This page was last updated on April 8th, 2024

Frequency of Office Visits

  • Discharge instructions: Discharge instructions should cover wound care, activity, follow-up, and medications. (54).
  • Frequency of office visits: After discharge the patient should be seen weekly for the first 2 weeks, and then every other week for the next 8 weeks.

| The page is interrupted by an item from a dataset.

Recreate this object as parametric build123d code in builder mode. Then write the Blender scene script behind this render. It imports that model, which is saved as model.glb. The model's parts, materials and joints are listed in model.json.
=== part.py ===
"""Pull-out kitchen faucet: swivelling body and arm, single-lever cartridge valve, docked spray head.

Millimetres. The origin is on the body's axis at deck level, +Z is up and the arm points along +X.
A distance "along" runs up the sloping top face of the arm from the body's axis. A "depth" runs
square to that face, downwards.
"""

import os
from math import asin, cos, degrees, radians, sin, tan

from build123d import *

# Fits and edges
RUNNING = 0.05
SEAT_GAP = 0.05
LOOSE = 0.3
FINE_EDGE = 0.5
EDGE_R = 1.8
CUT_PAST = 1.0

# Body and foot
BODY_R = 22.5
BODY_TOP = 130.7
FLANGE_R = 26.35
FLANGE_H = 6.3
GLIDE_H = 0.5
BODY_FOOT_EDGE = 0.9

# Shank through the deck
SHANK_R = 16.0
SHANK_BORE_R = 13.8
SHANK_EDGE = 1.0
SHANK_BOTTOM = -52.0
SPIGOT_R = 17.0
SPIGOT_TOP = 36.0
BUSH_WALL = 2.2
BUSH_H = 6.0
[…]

Patient and family education

  • Educate patient and family: The successful management of abscesses in children is dependent on an educated patient and/or family. Upon discharge, educate the patient and family to monitor for any change in neurological status. For infants, the family should call the physician if they detect any change in alertness, difficulty in arousing, irritability, decreased feeding, bulging fontanelles, seizures, or intractable vomiting. The family should also note fevers, and any temperature greater than 100.5 F (approximately 38 C) warrants a call to the physician.

Frequency of Imaging

  • Choose and stick with either MRI or CT scan: Frequent imaging is essential during treatment of patients with a brain abscess. MRI has no proven advantage over the CT scan, and they are equally acceptable. For most accurate comparison, the same imaging modality should be used consistently for each patient (118).
  • Imaging every week during treatment: If therapy is effective, imaging should show a decrease in the degree of ring enhancement, the amount of edema, the amount of mass effect, and the size of the lesion. The size of the abscess decreases in 1–4 weeks with antibiotic therapy alone or in combination with stereotactic aspiration, and 95% of abscesses that resolve with antibiotic treatment alone demonstrate a reduction in size within a month (30, 60).
  • Scan every 2 weeks until radiographic resolution: Bimonthly examinations should then be performed until the process has radiographically diminished (118).
  • Every 3–4 months after radiographic involution for 1 year: Imaging should continue periodically (every 3–4 months) for approximately 1 year to ensure there is no recurrence of the infection (55).
  • Scan if clinical status worsens: Imaging is conducted immediately if there is a decline in the patient’s neurological status (51).
  • Complete radiographic resolution slow: Complete resolution of the abscess and associated abnormal contrast enhancement may take up to 12–16 weeks, and an area of residual contrast enhancement may be present for up to 6–9 months after antibiotic therapy alone or in combination with stereotactic aspiration or surgical drainage via craniotomy. Prolonged enhancement should not dictate the need for additional therapy. However, these patients bear close observation and follow-up (30, 51, 118).
  • Steroid withdrawal can cause confusion: Increase in contrast enhancement is commonly seen with steroid withdrawal, and this does not necessarily indicate regrowth of the abscess (118).
  • Diffusion-weighted MRI studies document response: These studies have been shown to help in the evaluation of treatment response of brain abscesses, as low signal intensity at diffusion-weighted imaging with high “apparent diffusion coefficients” correlates with a good therapeutic response (92).